Julia Cameron – The Artist’s Way

mind

Stephen King and Julia Cameron both speak, in their own ways, of creative monsters and the havoc they bring to the creative life.  Creative Monsters are the people we let into our lives who shame us about our writing or who seed self doubt that renders us creatively impotent.  If we have more monsters than creative champions in our life, it can be hard to keep writing.

King writes: “I have spent a good many years … too many, I think – being ashamed about what I write.  I kept hearing Miss Hisler asking why I wanted to waste my talent, why I wanted to waste my time, why I wanted to write junk …. I think I was forty before I realised that almost every writer of fiction and poetry who has ever published a line has been accused by someone of wasting his or her God-given talent.”

By age forty King had sold millions of books, best sellers such as It, Pet Sematary and The Stand. It would be incomprehensible to believe that such a popular and successful author had been so susceptible to doubt and shame, if we hadn’t experienced the exact same thing ourselves.

We all have them, a monster or perhaps a whole crew who hang out in the recesses of our memories, on the periphery of our creativity, making us ashamed and doubtful of our talent.

How dare you write that?

You really  think that’s good?

Writer – pft.  Who are you kidding?

I’ve realised the idiom sticks and stones may break my bones ‘cos names will never harm me is a load of bollocks.  Words do hurt and especially for writers (whose creative ‘mud’ is words) they leave an indelible print on our creative psyches. Like Cameron writes, they are injuries and they do need to be healed if we want to reach our potential, or even just begin to explore it. Creative Monsters are  mud slingers and it’s time to take ourselves down to the creative river and wash away the dirt.  I know I love the feeling of cold, crisp water coursing over my body and how you can’t help but feel refreshed afterwards – body and soul!

But how do you do it?  How do you find your way down to the river?

The answer is simple. You need to start by ousting your monsters. To listen to what they have said and to understand how you’ve taken their nasty words and made them part of your creative reality.

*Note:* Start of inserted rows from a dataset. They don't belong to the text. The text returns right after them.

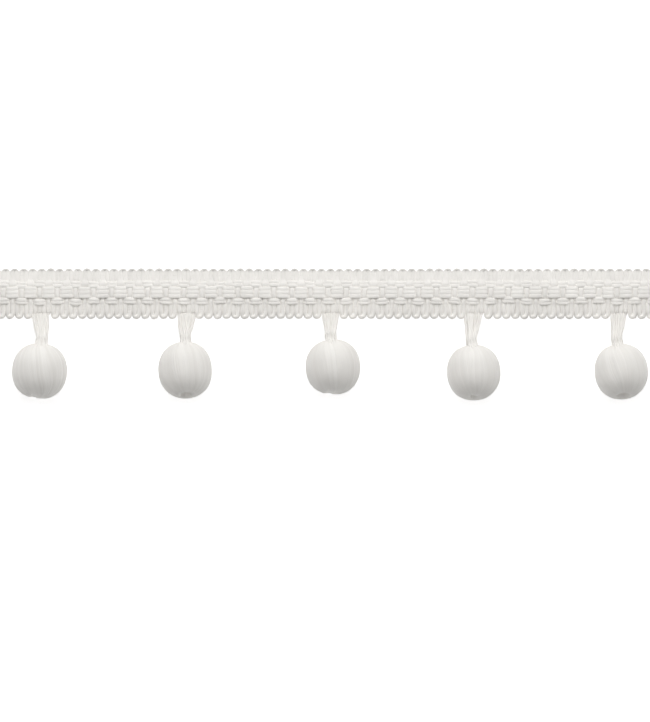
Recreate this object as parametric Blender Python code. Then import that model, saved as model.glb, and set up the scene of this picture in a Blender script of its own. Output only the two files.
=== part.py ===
"""Beaded fringe trim: a woven gimp heading with picot edges, five yarn hangers and five yarn-wound beads.

The trim lies on its back on the surface z = 0. X runs along its length, +Y is its plain picot edge,
the beads lie towards -Y, and +Z faces the viewer. The origin is the centre of the heading's back.
"""

import math

import bmesh
import bpy
from mathutils import Matrix, Vector

MM = 0.001

# The heading is woven of ribs that run across it. Its columns are counted along its length from the left
# end: a rib has its crest on each odd column, and the even columns are the valleys between ribs.
RIB_PITCH = 1.354 * MM
RIBS_PER_PENDANT = 32
RIBS_PER_BLOCK = 4
COLUMNS_PER_RIB = 2
COLUMNS_PER_PICOT = 2 * COLUMNS_PER_RIB
COLUMNS_PER_BLOCK = RIBS_PER_BLOCK * COLUMNS_PER_RIB

# Heights of the heading's face over its flat back.
RIB_CREST = 1.2 * MM
RIB_VALLEY = 0.85 * MM
CORD_TOP = 1.85 * MM
CORD_CROSSING = 1.6 * MM
CORD_DIP = 1.25 * MM
GROOVE = 1.05 * MM
PICOT_TIP = 0.75 * MM

# Rows across the heading, from its plain edge to its beaded edge. Y is the distance from the centre
# line, and shift is the column in a block, or in a picot, where a crossing, or a loop, has its middle.
HEADING_ROWS = (
    {"y": 6.75 * MM, "relief": "picot", "shift": 0},
    {"y": 6.35 * MM, "relief": "rib", "shift": 0},
    {"y": 4.10 * MM, "relief": "rib", "shift": 0},
    {"y": 3.50 * MM, "relief": "cords", "shift": 3},
    {"y": 2.60 * MM, "relief": "cords", "shift": 3},
    {"y": 2.15 * MM, "relief": "groove", "shift": 0},
    {"y": 1.50 * MM, "relief": "cords", "shift": 7},
    {"y": -0.60 * MM, "relief": "cords", "shift": 7},
    {"y": -1.25 * MM, "relief": "groove", "shift": 0},
    {"y": -1.75 * MM, "relief": "cords", "shift": 3},
    {"y": -2.65 * MM, "relief": "cords", "shift": 3},
    {"y": -3.15 * MM, "relief": "rib", "shift": 0},
    {"y": -5.75 * MM, "relief": "rib", "shift": 0},
    {"y": -6.10 * MM, "relief": "picot", "shift": 2},
)
UPPER_PICOT_REACH = 0.85 * MM
LOWER_PICOT_REACH = 1.5 * MM
PICOT_SHOULDER = 0.72
PICOTS_PER_HANGER = 2

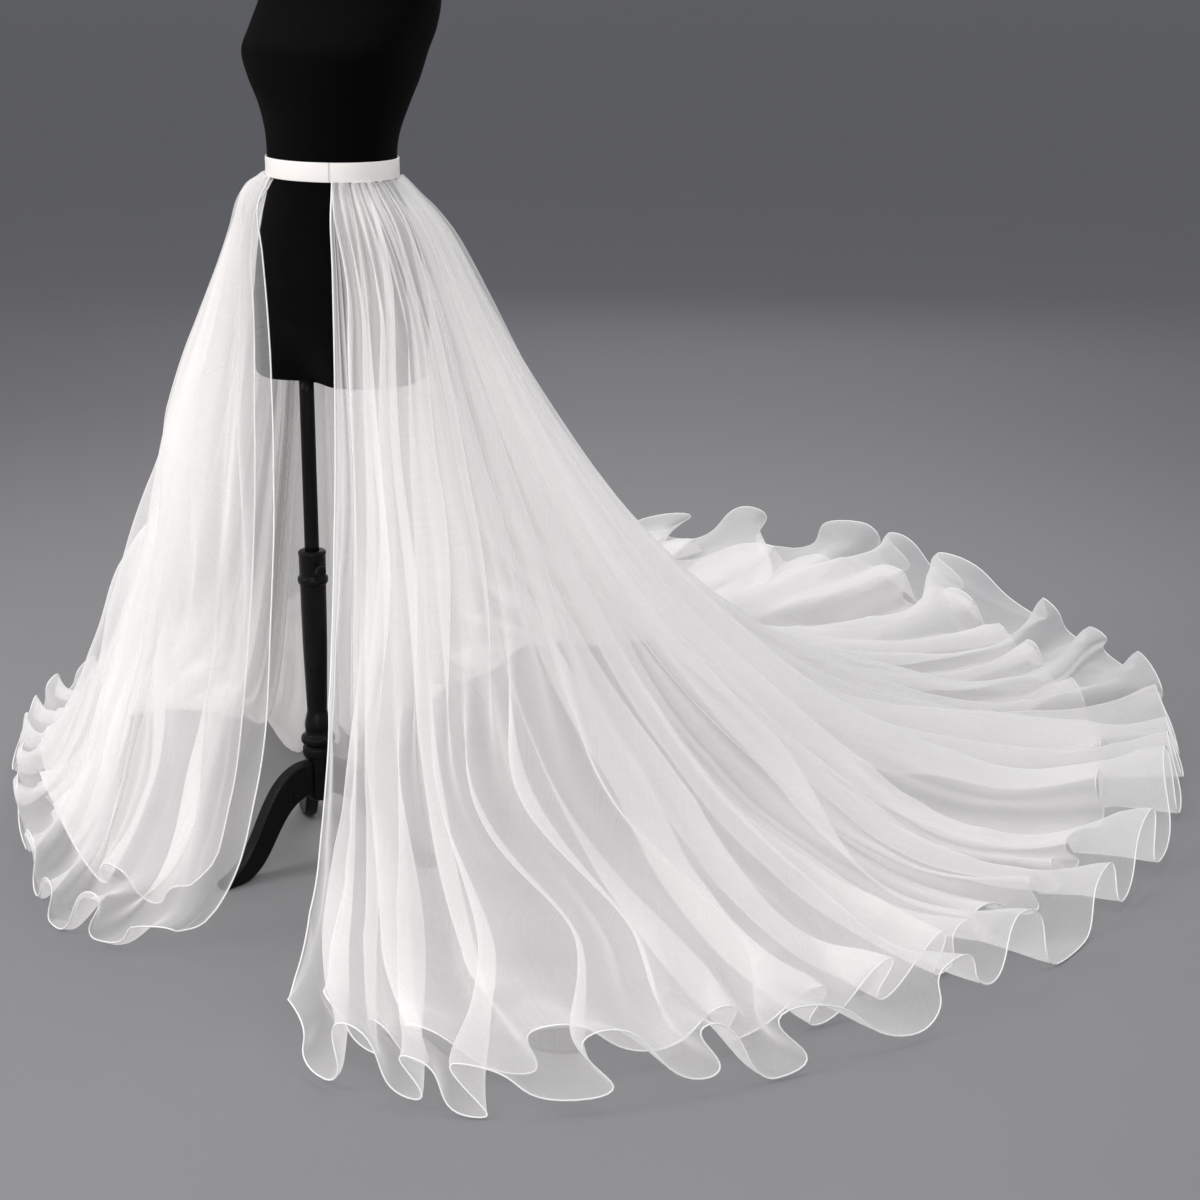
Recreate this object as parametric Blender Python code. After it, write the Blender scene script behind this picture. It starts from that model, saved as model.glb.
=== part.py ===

I have had a number of creative monsters in my life, but the most influential of them was a Writer in Residence I consulted during my first year at uni.  I was 18, passionate about writing and excited at the prospect that the In-Residence program offered … to grow myself as a writer. We were asked to bring along a piece of our work to the first session, and I took along a story called And Juliet Met Romeo in Hell.  He looked over my work, and then point blank told me that I needed to go out and live in the real world.  I was naïve and people didn’t really act like that out there. And that was it.  I was mortified and shattered. I wonder now if that guy ever watched Underbelly?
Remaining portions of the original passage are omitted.